Si finalmente se opta por materializar ese reparto de recursos, ¿qué va a ocurrir en los hogares con más de un menor en edad  escolar?, ¿estamos en disposición de aceptar que todos los menores realizarán un uso responsable y adecuado de las tecnologías?, ¿cómo controlaremos que esos menores, a los que se les está facilitando las herramientas, no recurran a la pornografía o no queden expuestos ante todos los peligros de la red?, ¿garantizaremos con esto la atención individualizada a todas las necesidades educativas?, ¿están preparadas todas y cada una de las familias para apoyar al alumnado en este proceso?. Esa limitada respuesta educativa que podamos ofrecer, ¿disminuirá o aumentará las desigualdades? ¿Qué hacemos con toda esa parte del currículum que tanto tiempo nos ha costado integrar en nuestra práctica docente presencial (lo competencial, lo relativo a la convivencia y la cohesión de grupos, la educación emocional…)?

Me desgarra el alma,  buceando en lo concreto, tener que “entregar notas” de la segunda evaluación. De esta manera y en estas condiciones. Sabiendo que muchas familias y muchos niños y niñas las recibirán con incomprensión, y sin poder obtener una explicación cálida y cercana por parte de la tutora o el tutor.
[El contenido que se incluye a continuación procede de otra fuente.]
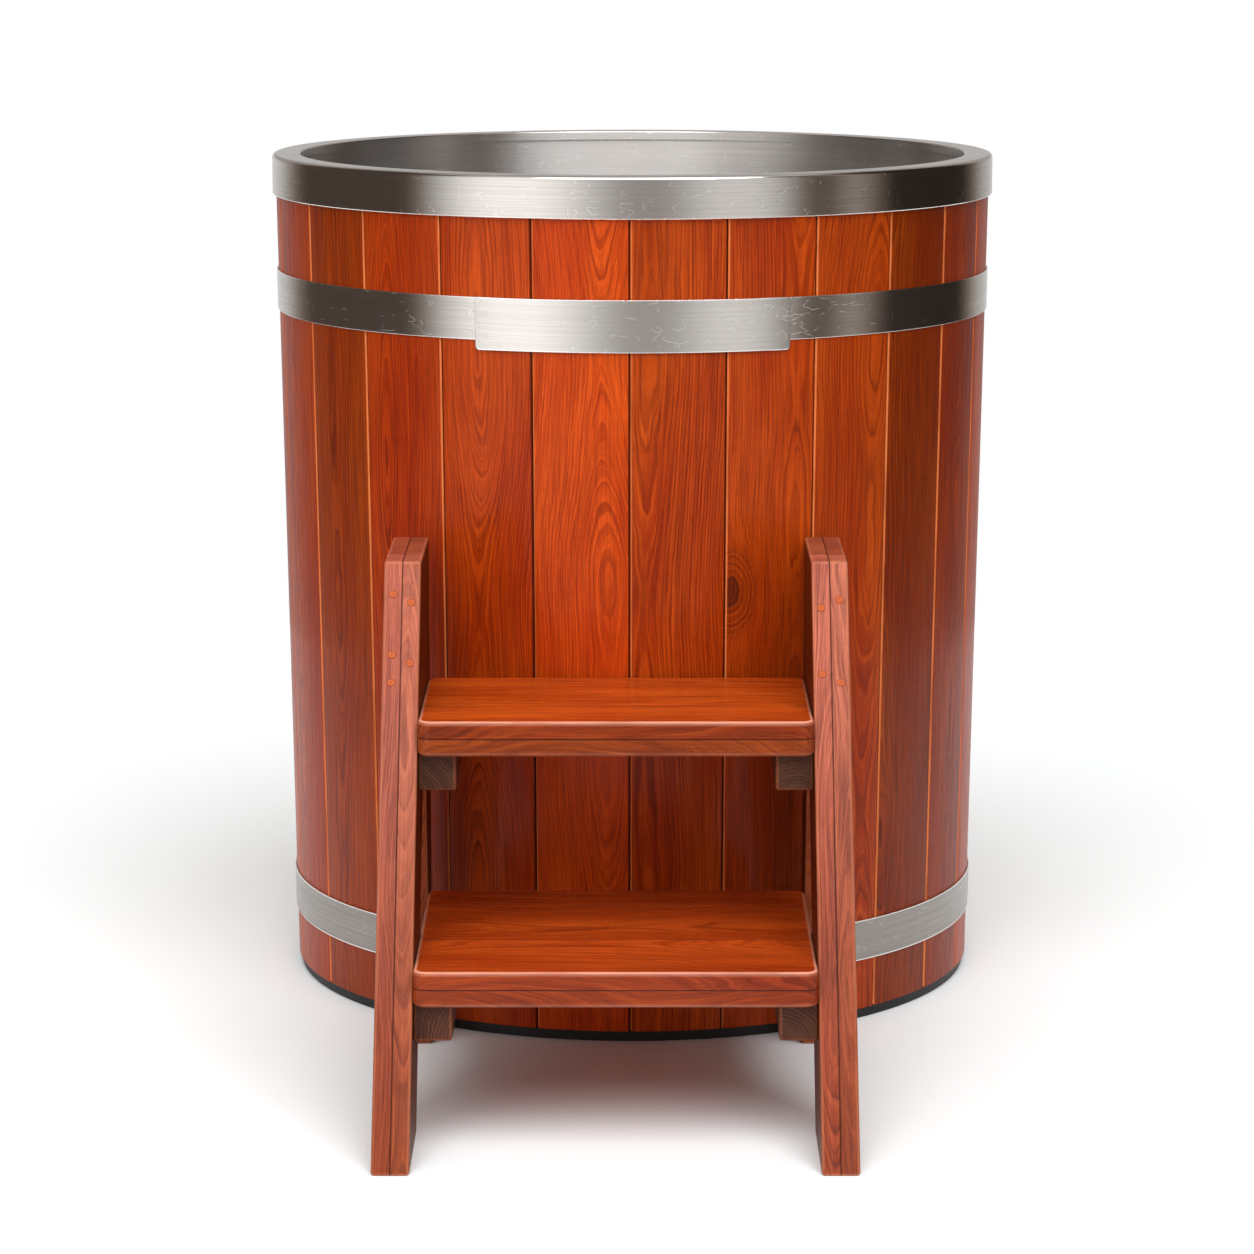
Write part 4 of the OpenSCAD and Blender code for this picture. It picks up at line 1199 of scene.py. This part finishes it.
fresh()
bpy.ops.mesh.primitive_circle_add(vertices=128, radius=floor_r, fill_type="NGON", location=(0, 0, 0))
floor = bpy.context.object
floor.name = "studio_floor"
floor_paint, floor_tree, floor_shader = finish("floor_paint", roughness=0.75, specular_ior_level=0.2)
floor_speck = cloud(floor_tree, own_place(floor_tree), floor_patches)
wire(floor_tree, floor_shader, mixed(floor_tree, floor_speck, floor_shade, floor_white))
floor.data.materials.append(floor_paint)

lamp_way = Vector((
    math.sin(lamp_turn) * math.cos(lamp_rise), -math.cos(lamp_turn) * math.cos(lamp_rise),
    math.sin(lamp_rise)))
bpy.ops.object.light_add(type="SUN", location=lamp_way)
lamp = bpy.context.object
lamp.rotation_euler = lamp_way.to_track_quat("Z", "Y").to_euler()
lamp.data.angle = lamp_spread
lamp.data.energy = lamp_power

world = bpy.data.worlds.new("studio")
bpy.context.scene.world = world
world.use_nodes = True
sky = world.node_tree
backdrop = sky.nodes["Background"]
look = split_up(sky, shader_node(sky, "ShaderNodeTexCoord").outputs["Generated"])
bearing = maths(sky, "MULTIPLY", maths(
    sky, "ARCTAN2", look[0], maths(sky, "MULTIPLY", look[1], -1.0)), 180 / math.pi)
level = front_level
for card_bearing, card_half, card_soft, card_gain in cards.values():
    away = maths(sky, "ABSOLUTE", maths(sky, "SUBTRACT", bearing, card_bearing))
    lit = fade(sky, away, card_half - card_soft, card_half + card_soft, 1, 0)
    level = maths(sky, "MULTIPLY_ADD", lit, card_gain, level)
behind = maths(sky, "ABSOLUTE", maths(sky, "SUBTRACT", bearing, wall_bearing))
behind = fade(sky, behind, *wall_fade)
behind = maths(sky, "MULTIPLY", behind, fade(sky, look[2], 0.0, wall_top, 1, wall_under))
level = maths(sky, "MULTIPLY_ADD", behind, wall_gain, level)
above = fade(sky, look[2], *top_fade)
light = maths(sky, "MULTIPLY_ADD", above, maths(sky, "SUBTRACT", top_level, level), level)
seen = shader_node(sky, "ShaderNodeLightPath").outputs["Is Camera Ray"]
tint = mixed(sky, fade(sky, light, 0.0, tint_full), dim_tint, bright_tint)
sky.links.new(mixed(sky, seen, tint, (1, 1, 1, 1)), backdrop.inputs["Color"])
light = maths(sky, "MULTIPLY_ADD", seen, maths(sky, "SUBTRACT", 1.0, light), light)
sky.links.new(light, backdrop.inputs["Strength"])

bpy.context.scene.view_settings.view_transform = "Standard"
Y, sobre todo, si la finalidad de la evaluación es el aprendizaje, ¿qué aprendizaje se va a construir o mejorar, sin vislumbrar tan siquiera un horizonte?

Entiendo que en la intención de dar una pronta respuesta educativa ante esta situación anómala y excepcional, la brecha digital se haya posicionado como principal enemigo a combatir. En mi opinión, es sólo un espejismo parcheable, y a medias.

La brecha digital es, en realidad, brecha social. Necesitamos sensibilidad y sensatez para atender lo urgente y reparar, poco a poco, sin prisas ni bandazos, las grietas estructurales.